-------- Recorded information
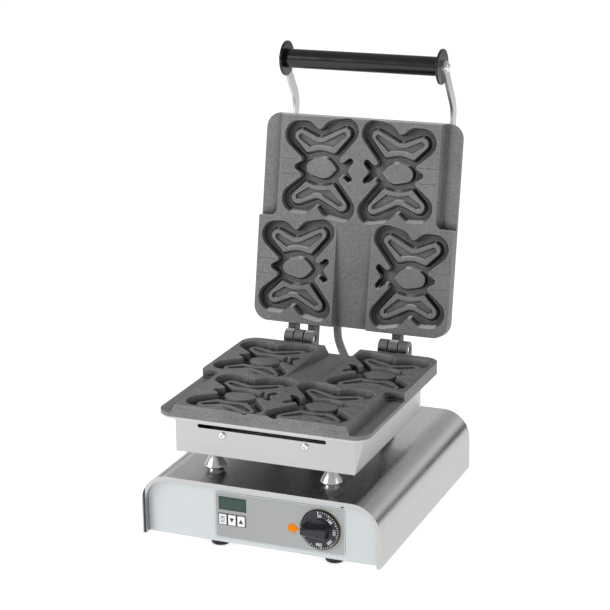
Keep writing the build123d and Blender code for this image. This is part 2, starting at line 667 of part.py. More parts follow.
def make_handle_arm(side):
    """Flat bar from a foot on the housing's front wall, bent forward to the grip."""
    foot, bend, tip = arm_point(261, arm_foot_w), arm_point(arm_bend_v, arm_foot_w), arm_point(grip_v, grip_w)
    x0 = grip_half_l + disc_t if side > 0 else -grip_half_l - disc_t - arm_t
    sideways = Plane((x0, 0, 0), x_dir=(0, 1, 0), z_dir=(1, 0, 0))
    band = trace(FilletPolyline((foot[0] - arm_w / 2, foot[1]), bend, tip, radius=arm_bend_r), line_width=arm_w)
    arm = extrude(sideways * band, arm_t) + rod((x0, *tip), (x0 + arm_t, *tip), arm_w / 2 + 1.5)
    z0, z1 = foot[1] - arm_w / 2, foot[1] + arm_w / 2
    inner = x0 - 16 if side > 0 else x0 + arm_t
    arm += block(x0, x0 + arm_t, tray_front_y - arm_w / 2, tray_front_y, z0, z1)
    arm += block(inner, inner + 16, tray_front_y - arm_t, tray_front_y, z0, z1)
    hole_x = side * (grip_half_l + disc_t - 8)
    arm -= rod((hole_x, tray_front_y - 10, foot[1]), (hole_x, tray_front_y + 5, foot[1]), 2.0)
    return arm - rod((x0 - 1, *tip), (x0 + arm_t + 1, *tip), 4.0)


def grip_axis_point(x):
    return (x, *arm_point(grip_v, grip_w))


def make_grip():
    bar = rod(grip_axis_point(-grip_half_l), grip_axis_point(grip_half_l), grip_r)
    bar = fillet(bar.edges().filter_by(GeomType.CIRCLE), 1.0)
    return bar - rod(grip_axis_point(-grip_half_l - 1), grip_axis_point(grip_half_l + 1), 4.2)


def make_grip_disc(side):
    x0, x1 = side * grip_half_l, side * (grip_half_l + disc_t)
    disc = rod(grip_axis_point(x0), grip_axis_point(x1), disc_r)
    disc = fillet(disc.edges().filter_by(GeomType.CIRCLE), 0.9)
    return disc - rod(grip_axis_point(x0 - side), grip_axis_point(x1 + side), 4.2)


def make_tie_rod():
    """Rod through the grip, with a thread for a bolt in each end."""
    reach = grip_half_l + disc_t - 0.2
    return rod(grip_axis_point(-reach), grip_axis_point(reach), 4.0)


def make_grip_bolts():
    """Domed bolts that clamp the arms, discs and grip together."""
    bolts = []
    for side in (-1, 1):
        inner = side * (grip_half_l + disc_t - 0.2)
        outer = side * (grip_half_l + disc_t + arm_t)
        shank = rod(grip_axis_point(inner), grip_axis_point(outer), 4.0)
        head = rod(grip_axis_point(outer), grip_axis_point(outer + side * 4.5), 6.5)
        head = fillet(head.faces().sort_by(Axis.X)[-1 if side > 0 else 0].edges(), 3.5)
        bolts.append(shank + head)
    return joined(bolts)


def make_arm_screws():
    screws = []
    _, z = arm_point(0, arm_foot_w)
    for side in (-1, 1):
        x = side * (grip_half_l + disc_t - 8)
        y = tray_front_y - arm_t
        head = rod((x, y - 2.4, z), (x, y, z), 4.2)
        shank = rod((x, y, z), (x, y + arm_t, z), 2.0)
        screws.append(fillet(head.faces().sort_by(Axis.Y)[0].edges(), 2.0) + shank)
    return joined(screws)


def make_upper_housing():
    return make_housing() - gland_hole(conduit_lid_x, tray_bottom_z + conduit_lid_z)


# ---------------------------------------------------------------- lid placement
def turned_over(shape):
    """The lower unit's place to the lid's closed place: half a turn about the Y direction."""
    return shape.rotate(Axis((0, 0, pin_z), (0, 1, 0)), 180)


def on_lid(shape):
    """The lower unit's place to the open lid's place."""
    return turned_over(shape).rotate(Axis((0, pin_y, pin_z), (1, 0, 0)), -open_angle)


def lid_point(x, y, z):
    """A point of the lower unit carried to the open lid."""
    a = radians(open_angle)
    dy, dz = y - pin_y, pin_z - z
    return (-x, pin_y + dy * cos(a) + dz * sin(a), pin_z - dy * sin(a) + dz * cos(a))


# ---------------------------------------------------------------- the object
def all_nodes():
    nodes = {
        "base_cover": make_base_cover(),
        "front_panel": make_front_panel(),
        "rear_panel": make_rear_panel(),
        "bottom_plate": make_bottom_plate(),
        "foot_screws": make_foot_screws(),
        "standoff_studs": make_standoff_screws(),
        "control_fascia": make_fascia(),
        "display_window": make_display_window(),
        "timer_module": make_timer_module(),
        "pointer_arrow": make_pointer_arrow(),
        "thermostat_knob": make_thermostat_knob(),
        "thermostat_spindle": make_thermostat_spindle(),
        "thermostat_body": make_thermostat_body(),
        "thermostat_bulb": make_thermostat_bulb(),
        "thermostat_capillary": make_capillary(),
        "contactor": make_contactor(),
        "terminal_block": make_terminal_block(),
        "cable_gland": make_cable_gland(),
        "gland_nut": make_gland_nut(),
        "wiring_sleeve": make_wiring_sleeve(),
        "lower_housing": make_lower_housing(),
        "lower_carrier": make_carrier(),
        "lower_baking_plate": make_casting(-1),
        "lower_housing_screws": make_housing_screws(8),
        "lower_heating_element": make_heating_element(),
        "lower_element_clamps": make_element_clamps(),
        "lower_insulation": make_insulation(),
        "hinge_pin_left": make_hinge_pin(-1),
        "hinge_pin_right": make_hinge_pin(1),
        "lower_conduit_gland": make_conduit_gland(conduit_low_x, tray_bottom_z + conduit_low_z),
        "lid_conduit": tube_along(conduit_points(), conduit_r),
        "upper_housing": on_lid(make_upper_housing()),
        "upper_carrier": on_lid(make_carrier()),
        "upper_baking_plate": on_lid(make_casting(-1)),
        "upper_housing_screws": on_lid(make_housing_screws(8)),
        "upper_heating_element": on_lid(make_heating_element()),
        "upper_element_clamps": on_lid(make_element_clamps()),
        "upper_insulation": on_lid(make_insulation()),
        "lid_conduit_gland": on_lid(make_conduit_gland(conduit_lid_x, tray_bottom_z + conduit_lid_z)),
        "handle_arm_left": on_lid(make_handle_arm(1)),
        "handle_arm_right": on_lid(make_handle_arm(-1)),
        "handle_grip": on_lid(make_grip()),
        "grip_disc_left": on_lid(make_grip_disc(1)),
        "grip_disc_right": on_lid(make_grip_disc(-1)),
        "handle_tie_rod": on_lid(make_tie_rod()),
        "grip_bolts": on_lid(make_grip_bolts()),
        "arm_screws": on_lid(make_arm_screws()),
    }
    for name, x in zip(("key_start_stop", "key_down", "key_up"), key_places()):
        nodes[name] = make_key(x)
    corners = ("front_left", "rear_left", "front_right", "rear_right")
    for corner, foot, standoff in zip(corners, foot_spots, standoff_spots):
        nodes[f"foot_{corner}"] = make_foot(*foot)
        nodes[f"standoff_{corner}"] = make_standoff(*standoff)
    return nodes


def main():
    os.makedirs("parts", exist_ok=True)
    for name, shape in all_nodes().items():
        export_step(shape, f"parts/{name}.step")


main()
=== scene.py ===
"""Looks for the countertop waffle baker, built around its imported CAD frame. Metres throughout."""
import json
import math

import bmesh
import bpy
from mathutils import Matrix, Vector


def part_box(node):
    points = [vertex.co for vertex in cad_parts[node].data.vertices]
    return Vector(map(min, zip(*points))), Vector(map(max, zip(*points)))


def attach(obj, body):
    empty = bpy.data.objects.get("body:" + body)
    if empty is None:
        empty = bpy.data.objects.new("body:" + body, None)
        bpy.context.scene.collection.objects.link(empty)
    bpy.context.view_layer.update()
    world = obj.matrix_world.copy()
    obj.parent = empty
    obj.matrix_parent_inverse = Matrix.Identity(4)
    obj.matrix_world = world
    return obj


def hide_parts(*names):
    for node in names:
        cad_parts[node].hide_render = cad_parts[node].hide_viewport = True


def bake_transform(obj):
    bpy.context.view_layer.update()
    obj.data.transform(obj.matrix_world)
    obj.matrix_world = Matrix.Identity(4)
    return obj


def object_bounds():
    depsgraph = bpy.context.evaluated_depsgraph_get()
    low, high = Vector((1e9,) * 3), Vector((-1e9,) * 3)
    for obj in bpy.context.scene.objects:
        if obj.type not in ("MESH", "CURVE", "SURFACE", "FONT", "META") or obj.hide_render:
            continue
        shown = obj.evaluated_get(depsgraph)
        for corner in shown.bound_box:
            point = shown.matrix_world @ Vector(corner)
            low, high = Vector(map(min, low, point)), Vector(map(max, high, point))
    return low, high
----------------
Objective: Using the data above, extract exactly the lines from the one that holds "for corner, foot, standoff" to the one that holds "point = shown.matrix_world", both ends included, and no others.

Reply:
    for corner, foot, standoff in zip(corners, foot_spots, standoff_spots):
        nodes[f"foot_{corner}"] = make_foot(*foot)
        nodes[f"standoff_{corner}"] = make_standoff(*standoff)
    return nodes


def main():
    os.makedirs("parts", exist_ok=True)
    for name, shape in all_nodes().items():
        export_step(shape, f"parts/{name}.step")


main()
=== scene.py ===
"""Looks for the countertop waffle baker, built around its imported CAD frame. Metres throughout."""
import json
import math

import bmesh
import bpy
from mathutils import Matrix, Vector


def part_box(node):
    points = [vertex.co for vertex in cad_parts[node].data.vertices]
    return Vector(map(min, zip(*points))), Vector(map(max, zip(*points)))


def attach(obj, body):
    empty = bpy.data.objects.get("body:" + body)
    if empty is None:
        empty = bpy.data.objects.new("body:" + body, None)
        bpy.context.scene.collection.objects.link(empty)
    bpy.context.view_layer.update()
    world = obj.matrix_world.copy()
    obj.parent = empty
    obj.matrix_parent_inverse = Matrix.Identity(4)
    obj.matrix_world = world
    return obj


def hide_parts(*names):
    for node in names:
        cad_parts[node].hide_render = cad_parts[node].hide_viewport = True


def bake_transform(obj):
    bpy.context.view_layer.update()
    obj.data.transform(obj.matrix_world)
    obj.matrix_world = Matrix.Identity(4)
    return obj


def object_bounds():
    depsgraph = bpy.context.evaluated_depsgraph_get()
    low, high = Vector((1e9,) * 3), Vector((-1e9,) * 3)
    for obj in bpy.context.scene.objects:
        if obj.type not in ("MESH", "CURVE", "SURFACE", "FONT", "META") or obj.hide_render:
            continue
        shown = obj.evaluated_get(depsgraph)
        for corner in shown.bound_box:
            point = shown.matrix_world @ Vector(corner)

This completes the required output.